EXERCISE: Review the material and extract every line in which the word "scene" occurs.

● ● ●

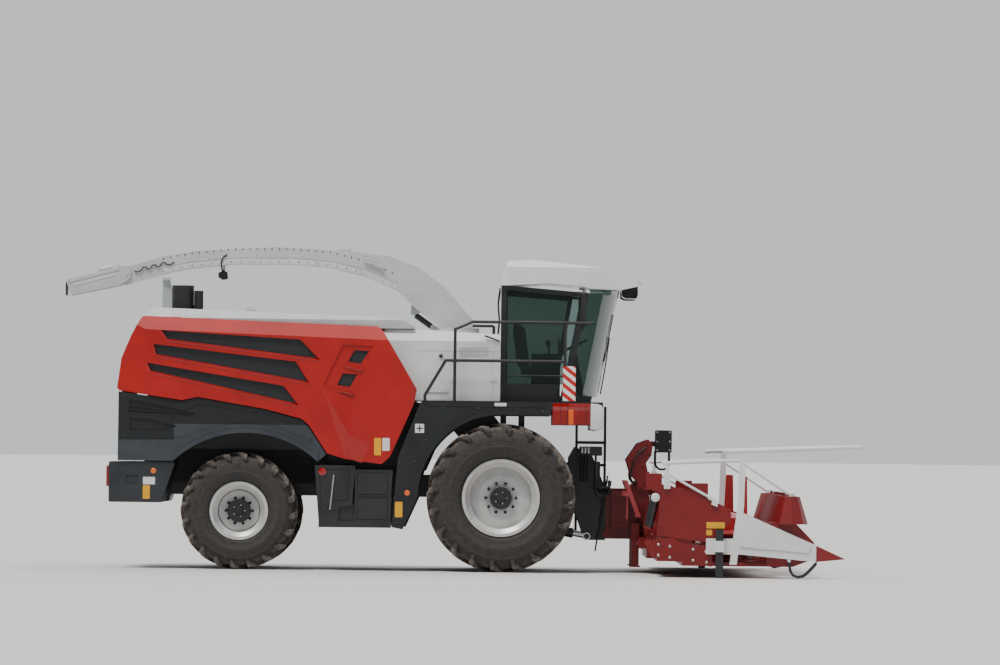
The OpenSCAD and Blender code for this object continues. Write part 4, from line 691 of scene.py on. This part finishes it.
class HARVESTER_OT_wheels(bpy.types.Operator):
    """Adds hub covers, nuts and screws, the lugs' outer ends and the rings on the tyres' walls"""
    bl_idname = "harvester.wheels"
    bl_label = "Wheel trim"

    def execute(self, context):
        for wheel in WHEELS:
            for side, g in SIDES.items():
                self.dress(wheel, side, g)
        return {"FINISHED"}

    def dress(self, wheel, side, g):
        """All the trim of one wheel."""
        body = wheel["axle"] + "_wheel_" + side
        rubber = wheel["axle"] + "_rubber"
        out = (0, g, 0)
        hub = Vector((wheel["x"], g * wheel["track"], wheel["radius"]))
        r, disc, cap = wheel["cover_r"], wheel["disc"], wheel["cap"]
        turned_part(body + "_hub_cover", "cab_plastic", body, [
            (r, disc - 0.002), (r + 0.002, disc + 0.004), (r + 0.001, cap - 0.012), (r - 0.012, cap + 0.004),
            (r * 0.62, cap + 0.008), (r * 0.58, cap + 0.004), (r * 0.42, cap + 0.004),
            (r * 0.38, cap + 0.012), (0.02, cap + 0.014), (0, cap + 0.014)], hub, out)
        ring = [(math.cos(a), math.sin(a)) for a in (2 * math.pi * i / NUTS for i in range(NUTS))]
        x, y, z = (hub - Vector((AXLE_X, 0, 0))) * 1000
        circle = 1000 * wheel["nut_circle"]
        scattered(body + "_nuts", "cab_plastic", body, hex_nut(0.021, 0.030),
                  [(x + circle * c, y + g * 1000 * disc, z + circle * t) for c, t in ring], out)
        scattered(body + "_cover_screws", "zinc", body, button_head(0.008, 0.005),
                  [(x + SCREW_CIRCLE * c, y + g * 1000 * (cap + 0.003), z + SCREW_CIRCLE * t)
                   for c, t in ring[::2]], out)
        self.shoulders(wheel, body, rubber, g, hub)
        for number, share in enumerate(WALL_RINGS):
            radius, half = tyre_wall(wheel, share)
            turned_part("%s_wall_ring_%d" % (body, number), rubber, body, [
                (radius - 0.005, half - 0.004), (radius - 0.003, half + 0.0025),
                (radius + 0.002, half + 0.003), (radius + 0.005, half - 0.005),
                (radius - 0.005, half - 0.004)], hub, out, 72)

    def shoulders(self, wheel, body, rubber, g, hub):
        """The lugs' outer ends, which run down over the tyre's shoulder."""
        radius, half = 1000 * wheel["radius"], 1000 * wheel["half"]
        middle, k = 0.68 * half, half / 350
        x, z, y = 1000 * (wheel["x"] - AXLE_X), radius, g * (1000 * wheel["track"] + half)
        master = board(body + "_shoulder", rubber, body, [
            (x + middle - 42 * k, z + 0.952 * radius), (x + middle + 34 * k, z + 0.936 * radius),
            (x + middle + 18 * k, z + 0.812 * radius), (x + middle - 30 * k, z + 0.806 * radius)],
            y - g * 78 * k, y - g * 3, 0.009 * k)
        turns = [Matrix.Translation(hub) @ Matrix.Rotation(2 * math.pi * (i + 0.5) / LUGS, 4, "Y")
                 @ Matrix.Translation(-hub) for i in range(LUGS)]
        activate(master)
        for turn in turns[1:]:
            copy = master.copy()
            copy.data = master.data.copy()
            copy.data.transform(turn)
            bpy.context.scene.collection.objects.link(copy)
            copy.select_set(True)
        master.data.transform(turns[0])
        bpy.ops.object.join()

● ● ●

RESULT OF THIS TASK:
The OpenSCAD and Blender code for this object continues. Write part 4, from line 691 of scene.py on. This part finishes it.
            bpy.context.scene.collection.objects.link(copy)